Helen and Jimmy's Fight to Age in Place
- Avery Wilson
- Sep 30
- 3 min read
For nearly half a century, Helen Hollingsworth has lived in her brick home in New Hanover County. She moved in 45 years ago, when her second child was born and the smaller house she and her husband, Jimmy, shared could no longer contain their growing family.
The house has seen storms, both literal and figurative. Two creeks run near the property, one large enough to wash out the road decades ago. After Hurricane Florence, a leak in the ceiling grew so severe Helen could no longer close the bathroom door. She patched it herself, a familiar role for a woman who had spent years making do when professional help was out of reach.
“I used to do all of the repairs,” she said. “My husband and I were in construction, but he got sick 20 years ago. I’ve been pretty good about maintaining it with the help of friends, but our friends have been passing away, and I can’t physically or financially do it anymore.”

A Life of Work and Care
Jimmy has battled colon cancer for two decades. The illness has returned twice, bringing with it surgeries, hospital stays, and long stretches of convalescence. Helen is his primary caregiver, moving him between the bed, the chair, and, on good days, the porch. Once a man who thrived on yardwork, Jimmy now watches the grass grow from a distance.

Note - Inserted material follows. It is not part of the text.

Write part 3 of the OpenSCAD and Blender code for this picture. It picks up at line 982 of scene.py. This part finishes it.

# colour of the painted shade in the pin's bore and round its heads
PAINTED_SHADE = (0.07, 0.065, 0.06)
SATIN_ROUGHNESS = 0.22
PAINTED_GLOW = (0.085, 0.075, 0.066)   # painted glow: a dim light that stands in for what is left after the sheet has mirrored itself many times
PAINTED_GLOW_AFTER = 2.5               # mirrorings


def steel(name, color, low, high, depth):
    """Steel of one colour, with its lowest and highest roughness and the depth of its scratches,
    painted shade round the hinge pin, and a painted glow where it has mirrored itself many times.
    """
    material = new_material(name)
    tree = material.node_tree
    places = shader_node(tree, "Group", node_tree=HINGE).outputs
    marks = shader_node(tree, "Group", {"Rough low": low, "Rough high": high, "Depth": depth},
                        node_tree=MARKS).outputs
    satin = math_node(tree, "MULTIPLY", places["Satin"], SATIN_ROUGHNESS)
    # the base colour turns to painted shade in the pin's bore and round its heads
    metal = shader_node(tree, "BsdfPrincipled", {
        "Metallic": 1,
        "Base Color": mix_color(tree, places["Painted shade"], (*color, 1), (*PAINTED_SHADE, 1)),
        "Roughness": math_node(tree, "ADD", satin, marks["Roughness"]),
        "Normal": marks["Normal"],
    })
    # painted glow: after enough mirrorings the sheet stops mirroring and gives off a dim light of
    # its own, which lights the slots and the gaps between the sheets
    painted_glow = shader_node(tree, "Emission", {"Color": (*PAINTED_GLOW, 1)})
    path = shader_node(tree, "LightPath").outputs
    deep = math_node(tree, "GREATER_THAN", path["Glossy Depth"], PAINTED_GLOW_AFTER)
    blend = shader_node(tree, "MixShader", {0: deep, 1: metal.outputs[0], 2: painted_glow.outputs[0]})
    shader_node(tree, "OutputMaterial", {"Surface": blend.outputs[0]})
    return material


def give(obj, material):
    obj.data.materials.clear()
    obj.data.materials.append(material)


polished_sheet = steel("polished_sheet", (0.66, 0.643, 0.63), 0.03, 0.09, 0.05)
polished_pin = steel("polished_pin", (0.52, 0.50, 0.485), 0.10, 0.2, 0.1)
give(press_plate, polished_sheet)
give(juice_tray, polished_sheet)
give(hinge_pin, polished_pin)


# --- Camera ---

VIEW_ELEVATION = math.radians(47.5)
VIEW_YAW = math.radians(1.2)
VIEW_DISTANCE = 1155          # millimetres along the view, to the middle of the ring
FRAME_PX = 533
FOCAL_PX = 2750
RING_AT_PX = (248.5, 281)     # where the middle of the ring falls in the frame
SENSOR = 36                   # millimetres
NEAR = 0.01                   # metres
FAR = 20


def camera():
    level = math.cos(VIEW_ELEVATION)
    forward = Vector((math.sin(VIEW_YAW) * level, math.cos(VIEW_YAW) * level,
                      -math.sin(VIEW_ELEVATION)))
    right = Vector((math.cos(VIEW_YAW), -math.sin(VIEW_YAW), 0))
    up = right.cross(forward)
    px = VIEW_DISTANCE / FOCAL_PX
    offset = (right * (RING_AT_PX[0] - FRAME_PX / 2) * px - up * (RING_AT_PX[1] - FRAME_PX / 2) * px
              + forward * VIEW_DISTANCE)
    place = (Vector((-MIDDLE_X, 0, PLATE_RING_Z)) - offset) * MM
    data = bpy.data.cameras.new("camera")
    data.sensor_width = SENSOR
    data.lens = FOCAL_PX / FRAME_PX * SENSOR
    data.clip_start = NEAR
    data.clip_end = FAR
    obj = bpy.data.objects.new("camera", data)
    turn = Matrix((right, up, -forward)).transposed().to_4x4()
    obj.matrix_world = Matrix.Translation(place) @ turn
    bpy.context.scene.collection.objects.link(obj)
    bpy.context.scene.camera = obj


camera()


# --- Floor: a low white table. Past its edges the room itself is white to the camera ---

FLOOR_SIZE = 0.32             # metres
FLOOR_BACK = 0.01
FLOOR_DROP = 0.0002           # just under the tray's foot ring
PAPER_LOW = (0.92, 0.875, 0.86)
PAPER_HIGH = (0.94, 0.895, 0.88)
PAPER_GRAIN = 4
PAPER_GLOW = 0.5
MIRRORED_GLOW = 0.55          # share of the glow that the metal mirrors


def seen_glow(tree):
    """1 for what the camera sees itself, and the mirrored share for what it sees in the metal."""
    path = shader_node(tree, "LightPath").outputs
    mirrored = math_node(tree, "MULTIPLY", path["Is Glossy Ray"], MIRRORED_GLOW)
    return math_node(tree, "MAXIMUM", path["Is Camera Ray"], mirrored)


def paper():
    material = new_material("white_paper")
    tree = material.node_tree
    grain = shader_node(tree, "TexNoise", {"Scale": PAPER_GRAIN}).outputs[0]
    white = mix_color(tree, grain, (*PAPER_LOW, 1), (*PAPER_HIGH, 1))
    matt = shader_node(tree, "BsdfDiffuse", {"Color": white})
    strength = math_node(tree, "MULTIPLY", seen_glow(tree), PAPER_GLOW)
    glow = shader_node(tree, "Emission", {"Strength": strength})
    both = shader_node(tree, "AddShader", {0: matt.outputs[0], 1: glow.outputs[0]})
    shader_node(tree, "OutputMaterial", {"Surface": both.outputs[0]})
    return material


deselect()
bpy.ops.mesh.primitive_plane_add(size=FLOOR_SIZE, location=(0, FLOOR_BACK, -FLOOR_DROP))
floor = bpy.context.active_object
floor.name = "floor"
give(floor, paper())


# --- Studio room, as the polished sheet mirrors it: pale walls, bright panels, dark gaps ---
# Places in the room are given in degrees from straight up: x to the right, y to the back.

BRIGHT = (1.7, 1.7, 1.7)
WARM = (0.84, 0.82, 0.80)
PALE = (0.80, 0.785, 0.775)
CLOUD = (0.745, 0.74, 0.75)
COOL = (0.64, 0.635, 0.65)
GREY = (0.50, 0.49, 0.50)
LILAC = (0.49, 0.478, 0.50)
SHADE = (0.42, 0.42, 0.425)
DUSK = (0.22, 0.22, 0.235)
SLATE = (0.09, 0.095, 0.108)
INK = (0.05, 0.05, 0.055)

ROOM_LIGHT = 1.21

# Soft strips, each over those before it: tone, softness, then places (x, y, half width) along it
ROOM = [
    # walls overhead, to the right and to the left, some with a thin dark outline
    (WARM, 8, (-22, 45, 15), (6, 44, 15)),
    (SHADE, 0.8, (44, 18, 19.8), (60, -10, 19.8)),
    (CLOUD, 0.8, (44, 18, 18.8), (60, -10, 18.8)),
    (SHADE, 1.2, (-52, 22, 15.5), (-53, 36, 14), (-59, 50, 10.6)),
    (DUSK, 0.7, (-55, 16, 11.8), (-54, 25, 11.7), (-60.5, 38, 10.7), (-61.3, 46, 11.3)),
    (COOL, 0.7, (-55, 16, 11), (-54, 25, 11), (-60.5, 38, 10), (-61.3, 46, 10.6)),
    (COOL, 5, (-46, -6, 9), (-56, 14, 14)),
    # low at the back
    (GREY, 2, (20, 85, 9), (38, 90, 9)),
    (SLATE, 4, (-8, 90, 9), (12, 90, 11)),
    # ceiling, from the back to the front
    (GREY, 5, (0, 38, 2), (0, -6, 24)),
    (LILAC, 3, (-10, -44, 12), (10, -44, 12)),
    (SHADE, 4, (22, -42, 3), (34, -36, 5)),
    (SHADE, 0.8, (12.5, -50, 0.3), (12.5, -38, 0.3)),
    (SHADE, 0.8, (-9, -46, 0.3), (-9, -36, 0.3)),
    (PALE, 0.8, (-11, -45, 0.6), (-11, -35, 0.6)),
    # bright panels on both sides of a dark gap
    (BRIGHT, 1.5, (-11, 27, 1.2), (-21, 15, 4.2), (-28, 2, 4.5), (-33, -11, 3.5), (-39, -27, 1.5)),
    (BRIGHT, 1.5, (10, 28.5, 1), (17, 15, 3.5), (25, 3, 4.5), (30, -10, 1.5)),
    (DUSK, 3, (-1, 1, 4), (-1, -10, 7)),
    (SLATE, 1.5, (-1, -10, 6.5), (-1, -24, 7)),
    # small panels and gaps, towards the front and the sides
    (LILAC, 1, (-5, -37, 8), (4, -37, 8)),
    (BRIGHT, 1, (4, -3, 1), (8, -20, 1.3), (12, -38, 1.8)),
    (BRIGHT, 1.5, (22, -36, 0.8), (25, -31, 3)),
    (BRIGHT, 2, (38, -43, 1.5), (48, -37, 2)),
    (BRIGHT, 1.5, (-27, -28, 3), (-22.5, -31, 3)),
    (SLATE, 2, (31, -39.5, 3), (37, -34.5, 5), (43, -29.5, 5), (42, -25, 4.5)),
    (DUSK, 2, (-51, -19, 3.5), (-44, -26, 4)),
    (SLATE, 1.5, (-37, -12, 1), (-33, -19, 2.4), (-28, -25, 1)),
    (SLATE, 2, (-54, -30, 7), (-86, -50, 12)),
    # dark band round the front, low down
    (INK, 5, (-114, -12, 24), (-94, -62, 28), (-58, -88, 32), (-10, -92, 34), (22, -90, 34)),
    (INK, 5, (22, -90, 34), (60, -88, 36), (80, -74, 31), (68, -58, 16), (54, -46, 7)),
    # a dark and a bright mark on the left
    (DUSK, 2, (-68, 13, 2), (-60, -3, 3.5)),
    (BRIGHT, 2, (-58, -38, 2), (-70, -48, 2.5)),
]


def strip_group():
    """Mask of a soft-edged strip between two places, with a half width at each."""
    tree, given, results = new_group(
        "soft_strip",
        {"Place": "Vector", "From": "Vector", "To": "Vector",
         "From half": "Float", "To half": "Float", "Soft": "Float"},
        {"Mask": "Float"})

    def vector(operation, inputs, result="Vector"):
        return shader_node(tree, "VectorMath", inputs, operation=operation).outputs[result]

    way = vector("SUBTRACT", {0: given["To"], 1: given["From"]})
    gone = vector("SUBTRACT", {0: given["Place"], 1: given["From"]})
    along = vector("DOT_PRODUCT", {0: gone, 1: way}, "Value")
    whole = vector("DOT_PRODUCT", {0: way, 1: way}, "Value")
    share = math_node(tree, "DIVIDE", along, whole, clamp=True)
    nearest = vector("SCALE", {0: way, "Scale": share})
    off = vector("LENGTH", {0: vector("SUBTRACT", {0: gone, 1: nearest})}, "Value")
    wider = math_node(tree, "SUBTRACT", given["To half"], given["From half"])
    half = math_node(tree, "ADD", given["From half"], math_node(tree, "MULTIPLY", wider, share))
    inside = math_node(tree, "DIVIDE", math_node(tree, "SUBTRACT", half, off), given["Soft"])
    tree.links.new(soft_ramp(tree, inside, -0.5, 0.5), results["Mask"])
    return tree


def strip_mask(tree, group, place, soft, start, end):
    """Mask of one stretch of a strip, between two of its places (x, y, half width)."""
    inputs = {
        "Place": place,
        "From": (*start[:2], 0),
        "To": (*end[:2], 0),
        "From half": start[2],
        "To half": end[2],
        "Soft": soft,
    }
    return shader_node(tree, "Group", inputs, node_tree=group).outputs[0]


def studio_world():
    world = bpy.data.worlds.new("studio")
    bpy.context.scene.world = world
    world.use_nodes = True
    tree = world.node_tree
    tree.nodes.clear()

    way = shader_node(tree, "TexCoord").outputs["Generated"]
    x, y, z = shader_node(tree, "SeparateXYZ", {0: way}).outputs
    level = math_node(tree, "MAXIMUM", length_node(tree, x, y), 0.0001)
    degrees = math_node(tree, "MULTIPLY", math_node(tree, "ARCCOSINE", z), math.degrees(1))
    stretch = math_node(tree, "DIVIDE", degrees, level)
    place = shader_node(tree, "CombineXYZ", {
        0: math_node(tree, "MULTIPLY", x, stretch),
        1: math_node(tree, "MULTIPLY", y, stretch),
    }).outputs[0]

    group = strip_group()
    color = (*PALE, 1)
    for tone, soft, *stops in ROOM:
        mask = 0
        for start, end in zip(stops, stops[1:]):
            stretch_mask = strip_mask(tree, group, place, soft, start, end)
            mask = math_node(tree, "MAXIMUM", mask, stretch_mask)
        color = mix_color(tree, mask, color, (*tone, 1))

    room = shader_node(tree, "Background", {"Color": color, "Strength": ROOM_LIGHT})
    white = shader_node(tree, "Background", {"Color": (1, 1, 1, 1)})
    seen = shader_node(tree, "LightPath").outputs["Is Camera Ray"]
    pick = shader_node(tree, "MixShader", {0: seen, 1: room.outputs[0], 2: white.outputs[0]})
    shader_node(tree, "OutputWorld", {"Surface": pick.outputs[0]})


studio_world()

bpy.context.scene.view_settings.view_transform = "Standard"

“His day is moving to the bed to the chair,” Helen said softly. “He might go out and sit on the porch, but he hates it because he used to love to work in the yard. I could tell last year that it was the last year he’d be able to manage it.”

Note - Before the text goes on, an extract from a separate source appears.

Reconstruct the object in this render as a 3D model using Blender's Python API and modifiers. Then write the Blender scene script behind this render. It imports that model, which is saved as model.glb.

The home is rich with memories. Helen recalls holidays when Jimmy strung so many Christmas lights across the roofline that neighbors joked their house looked like the airport. Family from Florida filled the rooms with laughter. The house, as Helen describes it, was always a gathering place.
Learning to Ask for Help
When Jimmy first got sick, Helen admits, asking for help was unthinkable. “My husband would have rather had a beating than ask for help because we always did for ourselves,” she said. “But now I do not find it hard at all. We found a lot of good people since my husband got sick.”

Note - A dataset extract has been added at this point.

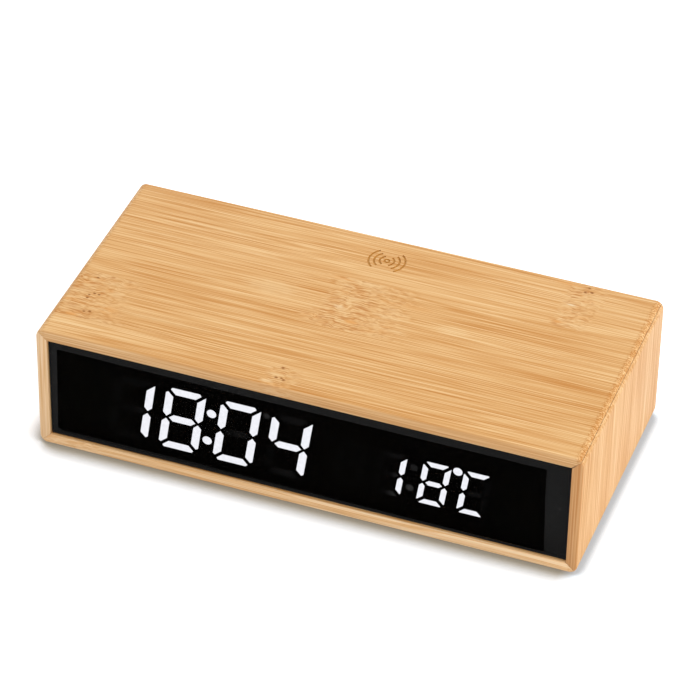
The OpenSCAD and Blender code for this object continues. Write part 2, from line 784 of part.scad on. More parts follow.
module display_ribbon() color("#d9dadd") rotate([90, 0, 90]) linear_extrude(ribbon_w, center = true) {
    translate([ribbon_start_y, ribbon_top_z - ribbon_t/2])
        square([ribbon_drop_y - ribbon_bend - ribbon_start_y, ribbon_t]);
    translate([ribbon_drop_y - ribbon_bend, ribbon_top_z - ribbon_bend]) band_bend();
    translate([ribbon_drop_y - ribbon_t/2, ribbon_low_z + ribbon_bend])
        square([ribbon_t, ribbon_top_z - ribbon_low_z - 2*ribbon_bend]);
    translate([ribbon_drop_y + ribbon_bend, ribbon_low_z + ribbon_bend]) rotate(180) band_bend();
    translate([ribbon_drop_y + ribbon_bend, ribbon_low_z - ribbon_t/2])
        square([ribbon_plug_y - ribbon_drop_y - ribbon_bend, ribbon_t]);
}

module button_ribbon() color("#b9bcc2")
    box_at([button_mid_x - button_ribbon_w/2, button_ribbon_y - button_ribbon_t/2, board_top_z + plug_h],
           [button_ribbon_w, button_ribbon_t, button_z - plug_h/2 - board_top_z - plug_h]);

// Sensor bead at the end of two leads that rise from the board and run to the vents
bead_d = 2.6;
sensor_lead_d = 0.6;
sensor_lead_gap = 1.4;
sensor_z = board_top_z + bead_d*2;
sensor_lead_y = on_board(sensor_lead_shares)[1];
bead_x = vent_x;

module temperature_sensor() color("#2f3136") {
    lead_x = on_board(sensor_lead_shares)[0];
    for (side = [-1, 1]) {
        y = sensor_lead_y + side*sensor_lead_gap/2;
        translate([lead_x, y, board_top_z]) cylinder(d = sensor_lead_d, h = sensor_z - board_top_z);
        translate([lead_x, y, sensor_z]) sphere(d = sensor_lead_d);
        translate([lead_x, y, sensor_z]) rotate([0, 90, 0]) cylinder(d = sensor_lead_d, h = bead_x - lead_x);
    }
    translate([bead_x, sensor_lead_y, sensor_z]) sphere(d = bead_d);
}

// Flat winding
module charging_coil() color("#b87333") translate([0, coil_y, coil_z]) difference() {
    cylinder(d = coil_d, h = coil_t);
    translate([0, 0, -over]) cylinder(d = coil_bore, h = coil_t + 2*over);
}

// The leads pass through a notch in the disc's rim
module ferrite_disc() color("#3a3b3d") difference() {
    translate([0, coil_y, ferrite_z]) cylinder(d = ferrite_d, h = ferrite_t);
    box_at([lead_way_x, coil_y - ferrite_d, ferrite_z - over],
           [lead_way_w, lead_drop_y + lead_bend - coil_y + ferrite_d, ferrite_t + 2*over]);
}

module coil_carrier() color("#2b2c2e") difference() {
    translate([0, coil_y, carrier_z]) linear_extrude(carrier_t) rounded_rect(carrier_w, carrier_d, carrier_t);
    carrier_post_places() translate([0, 0, carrier_z - over])
        cylinder(d = screw_d + 2*slip, h = carrier_t + 2*over);
    box_at([lead_way_x, lead_drop_y - lead_d/2 - lead_gap, carrier_z - over],
           [lead_way_w, lead_d + 2*lead_gap, carrier_t + 2*over]);
}

module carrier_screws() color("#9a9da2") carrier_post_places()
    translate([0, 0, carrier_z + carrier_t]) pan_screw(board_screw_len);

// Each lead leaves the coil's rim, bends down and goes through the carrier to the main board
module coil_leads() color("#a5642d") for (i = [0:1]) {
    x = lead_first_x + i*lead_pitch;
    start_y = coil_y - sqrt(pow(coil_d/2, 2) - pow(x - lead_d/2, 2));
    rod_y(x, lead_drop_y + lead_bend, lead_z, lead_d, start_y - lead_drop_y - lead_bend);
    translate([x, lead_drop_y + lead_bend, lead_z - lead_bend]) rotate([90, 0, 90]) rotate([0, 0, 90])
        rotate_extrude(angle = 90) translate([lead_bend, 0]) circle(d = lead_d);
    translate([x, lead_drop_y, board_top_z]) cylinder(d = lead_d, h = lead_z - lead_bend - board_top_z);
}

module socket_outline(grow) {
    rounded_rect(socket_w + 2*grow, socket_h + 2*grow, (socket_h + 2*grow)/2 - slip);
}

socket_z = board_top_z + socket_h/2;

module at_socket(y, len) {
    from_front(y, len) translate([socket_x, socket_z]) children();
}

module button_places() {
    for (i = [0:button_count - 1]) translate([button_x(i), 0, button_z]) children();
}

module button_boss_places() {
    for (sx = [-1, 1]) translate([button_mid_x + sx*button_boss_x, 0, button_z]) children();
}

module rear_cover() color("#1d1e20") difference() {
    union() {
        from_front(cover_in_y, cover_t) insert_outline();
        button_boss_places()
            rod_y(0, button_board_y + button_board_t, 0, button_boss_d, cover_in_y - switch_y + over);
    }
    button_places() rod_y(0, cover_in_y - over, 0, button_d + 2*button_gap, cover_t + 2*over);
    at_socket(cover_in_y - over, cover_t + 2*over) socket_outline(socket_gap);
    for (i = [0:vent_count - 1])
        from_front(cover_in_y - over, cover_t + 2*over)
            translate([vent_x + (i - (vent_count - 1)/2)*vent_pitch, vent_z])
                rounded_rect(vent_w, vent_h, vent_w/2 - slip);
    translate([-door_x, cover_in_y - over, door_z]) rotate([-90, 0, 0])
        cylinder(r = door_r + door_gap, h = cover_t + 2*over);
    // Ways in for the lugs of the battery door, where it is unlocked
    translate([-door_x, cover_in_y - over, door_z]) rotate([-90, 0, 0])
        lug_pair(groove_r, cover_t + 2*over, lug_angle + lug_clear, door_turn);
    cover_screw_places() {
        rod_y(0, cover_in_y - over, 0, screw_d + 2*slip, cover_t + 2*over);
        translate([0, cover_out_y - cover_head_h - slip, 0]) rotate([-90, 0, 0])
            cylinder(d1 = screw_d + 2*cover_head_gap, d2 = cover_head_d + 2*cover_head_gap,
                     h = cover_head_h + slip);
    }
    button_boss_places() rod_y(0, button_board_y, 0, screw_d + 2*slip, cover_in_y - switch_y);
}

// Countersunk screws, heads level with the cover
module cover_screws() color("#3b3d40") cover_screw_places() difference() {
    union() {
        rod_y(0, cover_out_y - cover_screw_len, 0, screw_d, cover_screw_len - slip);
        translate([0, cover_out_y - cover_head_h - slip, 0]) rotate([-90, 0, 0])
            cylinder(d1 = screw_d, d2 = cover_head_d, h = cover_head_h);
    }
    for (a = [0, 90])
        translate([0, cover_out_y - cover_head_h*0.55, 0]) rotate([0, a, 0])
            translate([-cover_head_d*0.3, 0, -cover_head_d*0.07])
                cube([cover_head_d*0.6, cover_head_h, cover_head_d*0.14]);
}

module button_board() color("#1f4d33") difference() {
    from_front(button_board_y, button_board_t) translate([button_mid_x, button_z])
        square([button_board_w, button_board_h], center = true);
    button_boss_places() rod_y(0, button_board_y - over, 0, screw_d + 2*slip, button_board_t + 2*over);
}

module button_board_screws() color("#9a9da2") button_boss_places()
    translate([0, button_board_y, 0]) rotate([90, 0, 0]) pan_screw(cover_in_y - switch_y - over);

// Switch body with a hole for its plunger, and four legs into the board
module button_switches() color("#26272a") button_places() difference() {
    translate([-switch_w/2, switch_y, -switch_w/2]) cube([switch_w, switch_t, switch_w]);
    rod_y(0, switch_y + switch_t - plunger_hole, 0, plunger_d + 2*plunger_gap, plunger_hole + over);
}

// Cap with a rounded outer rim and a flange that keeps it behind the cover
module button_cap(i) {
    cap_len = cover_t + button_proud;
    translate([button_x(i), cover_in_y, button_z]) rotate([-90, 0, 0]) {
        rotate_extrude() intersection() {
            translate([0, cap_len/2 - flange_t/2])
                rounded_rect(button_d, cap_len + flange_t, button_proud/2);
            square([button_d, cap_len]);
        }
        translate([0, 0, -flange_t]) cylinder(d = button_d + 2*flange_w, h = flange_t);
    }
}

module switch_plunger(i) {
    rod_y(button_x(i), cover_in_y - flange_t - plunger_len, button_z, plunger_d, plunger_len);
}

module mode_button() color("#2e3033") button_cap(0);
module set_button() color("#2e3033") button_cap(1);
module up_button() color("#2e3033") button_cap(2);
module down_button() color("#2e3033") button_cap(3);
module mode_plunger() color("#c8b27a") switch_plunger(0);
module set_plunger() color("#c8b27a") switch_plunger(1);
module up_plunger() color("#c8b27a") switch_plunger(2);
module down_plunger() color("#c8b27a") switch_plunger(3);

module socket_shell() color("#b9bcc2") {
    at_socket(cover_out_y - socket_len, socket_len) difference() {
        socket_outline(0);
        socket_outline(-socket_wall);
    }
    at_socket(cover_out_y - socket_len, socket_wall) socket_outline(-socket_wall);
}

module socket_tongue() color("#1a1a1b")
    translate([socket_x - tongue_w/2, cover_out_y - socket_len + socket_wall, socket_z - tongue_t/2])
        cube([tongue_w, socket_len - socket_wall - tongue_recess, tongue_t]);

// Two opposite sectors of radius r, turned by a from the X axis
module lug_pair(r, h, angle, a) {
    for (side = [0, 180])
        rotate([0, 0, side + a - angle/2]) rotate_extrude(angle = angle) square([r, h]);
}

module at_door(y) {
    translate([-door_x, y, door_z]) rotate([-90, 0, 0]) children();
}

module cell_cup() color("#2b2c2e") difference() {
    at_door(cup_y) cylinder(r = cup_r, h = cover_in_y - cup_y);
    at_door(cup_y + cup_floor_t) cylinder(d = cell_d + 2*cell_gap, h = cell_t*2);
    at_door(groove_y) cylinder(r = groove_r, h = cell_t*2);
}

module cell_spring() color("#c6a24a") at_door(cup_y + cup_floor_t) cylinder(d = cell_d*0.6, h = spring_t);

module coin_cell() color("#b9bcc2") at_door(cell_y) rotate_extrude()
    polygon([[0, 0], [cell_d/2 - spring_t*3, 0], [cell_d/2 - spring_t*3, spring_t],
             [cell_d/2, spring_t*2], [cell_d/2, cell_t], [0, cell_t]]);

// Door with a hollow for the cell, a coin slot and two lugs
module battery_door() color("#232427") difference() {
    union() {
        at_door(lug_y) cylinder(r = door_r, h = cover_out_y - lug_y);
        at_door(lug_y) lug_pair(door_r + lug_out, lug_t, lug_angle, 0);
    }
    at_door(lug_y - over) cylinder(d = cell_d + 2*cell_gap, h = cell_y + cell_t - lug_y + over + slip);
    translate([-door_x - coin_slot_len/2, cover_out_y - coin_slot_cut, door_z - coin_slot_w/2])
        cube([coin_slot_len, coin_slot_cut + over, coin_slot_w]);
}

top_panel();
bottom_panel();
left_panel();
right_panel();
rubber_feet();
display_lens();
border_film();
light_box();
time_digits();
time_colon();
temperature_digits();
degree_dot();
unlit_segments();
display_board();
segment_leds();
light_sensor();
driver_chip();
display_screws();
chassis();
chassis_screws();
main_board();
board_screws();
clock_chip();
charge_controller();
power_inductor();
capacitors();
crystal();
buzzer();
cable_plugs();
display_ribbon();
button_ribbon();
temperature_sensor();
charging_coil();
ferrite_disc();
coil_carrier();
carrier_screws();
coil_leads();
rear_cover();
cover_screws();
button_board();
button_board_screws();
button_switches();
mode_button();
set_button();
up_button();
down_button();
mode_plunger();
set_plunger();
up_plunger();
down_plunger();
socket_shell();
socket_tongue();
cell_cup();
cell_spring();
coin_cell();
battery_door();
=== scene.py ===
import math
import bpy
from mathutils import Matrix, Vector


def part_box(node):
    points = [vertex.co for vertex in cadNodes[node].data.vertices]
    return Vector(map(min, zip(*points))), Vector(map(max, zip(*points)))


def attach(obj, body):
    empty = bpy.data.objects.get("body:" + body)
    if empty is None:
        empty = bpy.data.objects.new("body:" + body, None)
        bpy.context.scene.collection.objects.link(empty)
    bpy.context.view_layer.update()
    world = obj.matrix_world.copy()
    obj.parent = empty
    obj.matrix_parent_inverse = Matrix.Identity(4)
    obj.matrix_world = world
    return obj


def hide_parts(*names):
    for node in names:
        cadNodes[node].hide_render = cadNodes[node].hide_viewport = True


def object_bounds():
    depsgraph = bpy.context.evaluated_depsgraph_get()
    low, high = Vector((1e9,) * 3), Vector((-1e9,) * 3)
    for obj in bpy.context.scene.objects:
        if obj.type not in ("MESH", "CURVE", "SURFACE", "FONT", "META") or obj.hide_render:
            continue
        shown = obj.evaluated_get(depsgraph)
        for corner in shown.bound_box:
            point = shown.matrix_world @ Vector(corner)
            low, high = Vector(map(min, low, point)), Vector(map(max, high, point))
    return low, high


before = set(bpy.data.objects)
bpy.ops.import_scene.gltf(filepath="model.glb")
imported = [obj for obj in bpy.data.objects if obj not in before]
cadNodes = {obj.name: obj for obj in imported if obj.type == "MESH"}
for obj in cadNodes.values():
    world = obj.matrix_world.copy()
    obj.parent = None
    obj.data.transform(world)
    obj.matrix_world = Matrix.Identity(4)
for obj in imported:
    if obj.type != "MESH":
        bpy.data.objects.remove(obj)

frameLow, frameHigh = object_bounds()
mm = 0.001
tiny = 1e-6
print("stage: frame loaded,", len(cadNodes), "nodes")


# camera, lamp, world and floor

cameraSetup = {"place": (0.3534, -1.00165, 0.86232), "turn": (52.09249, -0.88678, 20.15056),
               "lens": 196.2, "sensor": 36.0, "clipEnd": 20}
lightSetup = {"sky": 0.75, "keyStrength": 0.45, "keyFrom": (0.83, 0.06, 0.56), "keyAngle": 70.0}
floorSetup = {"size": 6.0, "bounce": 0.85, "seen": 0.72, "lift": 0.74, "contactReach": (12 * mm, 6 * mm),
              "contactShade": (0.58, 0.93), "contactDark": (0.27, 0.43), "contactSamples": 16,
              "lampEdge": (6 * mm, 1 * mm), "tintFades": (0.25, 0.62), "frontShadeTint": (1.0, 0.90, 0.72, 1.0),
              "rightShadeTint": (0.94, 1.0, 1.05, 1.0)}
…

That openness led her to WARM NC’s Older Adult Home Modification Program (OAHMP). The timing was fortuitous. Jimmy had just come home from the hospital, and Helen herself was facing repairs she could no longer delay.

Staff added a step to the bottom of her staircase, installed handrails on every set of stairs, built ramps at both the front and back doors, replaced faucets, added high-rise toilets, and mounted grab bars throughout the bathrooms.
“Made it easier to get around,” Helen said. “It’s a big help and I never could have afforded to do this. Everyone has been so nice, I couldn’t even find a complaint from anyone at WARM.”
The Meaning of Home
For Helen, aging safely in her home is not negotiable. “I don’t want to go to a nursing home, I don’t want my husband to have to go to a nursing home. I hope I can stay here.”
Still, worries linger. A 20-year-old air conditioning unit looms as her next concern. “I feel a lot less worry now, but if it wasn’t for y’all, I would have just had to put it off or made a temporary fix. I’ve made several temporary fixes. You do what you can do and that’s it.”
Asked what home means to her, Helen paused before answering. “My spot, my place,” she said. “Where you can control most of everything, hopefully.”
In that answer lies the heart of WARM NC’s mission: not just repairing houses, but preserving independence and the feeling of belonging. For Helen and Jimmy, their home is more than walls and a roof, it is the ground on which they built a life, and, with a little help, the place where they hope to remain.